Even as he praised Biden, Putin also had approving words for Trump about his position on the North Atlantic Treaty Organization, which Moscow views as a threat. 

“There is probably some logic from his point of view,” he said of the Republican frontrunner’s comments that he wouldn’t want the US to defend NATO allies against a Russian attack if they weren’t meeting pledges on defense spending.

“Trump’s always been called a non-systemic politician,” Putin added. “He has his own view of how the US should develop relations with its allies and there have been sparks in the past, as well.”

At a rally in South Carolina on Wednesday evening, Trump said Putin, by praising Biden, “has just given me a great compliment. That’s a good thing.”

Eight years ago, Putin publicly praised then-candidate Trump amid accusations that the Kremlin sought to interfere in the 2016 election in his favor. Those allegations cast a shadow over the 2017-2021 Trump presidency. 

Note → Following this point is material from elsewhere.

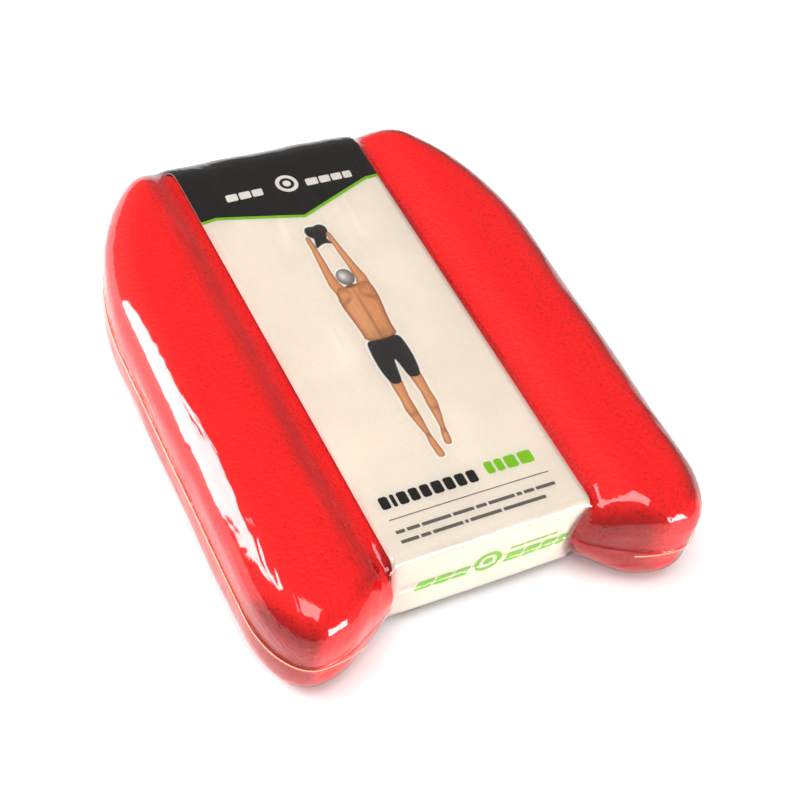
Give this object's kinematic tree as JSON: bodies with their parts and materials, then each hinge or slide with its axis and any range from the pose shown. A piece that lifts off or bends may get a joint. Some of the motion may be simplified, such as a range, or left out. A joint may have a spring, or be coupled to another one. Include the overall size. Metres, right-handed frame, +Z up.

Kremlin officials say privately they’re not sure Russia would benefit if Trump returned to the White House in November’s election, as his first term was marked by unpredictability and produced no breakthrough in relations with the US. After meetings with Trump, one Kremlin insider said Russia just didn’t understand him.

Still, Putin denounced the Biden administration’s approach to Russia as “harmful and mistaken.” The Kremlin leader regularly criticizes the US for its support of Ukraine’s campaign to repel Moscow’s invasion, among other issues.

While Trump has repeatedly spoken in glowing terms about the Russian leader, Biden this week accused the former president of kowtowing to Putin.

Those comments came after Trump last weekend claimed he’d told the president of one NATO member country that he’d let Russia do “whatever the hell they want” if the nation didn’t hit the bloc’s defense-spending targets.

Putin didn’t waver over his decision to start the war in Ukraine. “We can only regret that we didn’t act earlier,” he said.

He reiterated that the US and its allies should concede they’ve failed to defeat Russia. “If they see they aren’t getting their result, then they need to make changes,” he said. “But that’s a question for the art of politics, which is the art of compromise.”

Putin also expressed disappointment with last week’s two-hour interview with Tucker Carlson, a conservative commentator and Trump supporter. While he was “grateful” that western leaders could hear him speak at length since “we’re unable to conduct direct dialogue” now, Putin said he’d expected “tough questions” from Carlson that didn’t come.

“I was not just prepared for this, I wanted it, because it would give me the opportunity to respond with equally sharp answers,” Putin said of his first western interview since Russia’s February 2022 invasion of Ukraine. “He gave me no cause for doing what I was prepared to do. That is why, to tell the truth, I did not fully enjoy that interview.”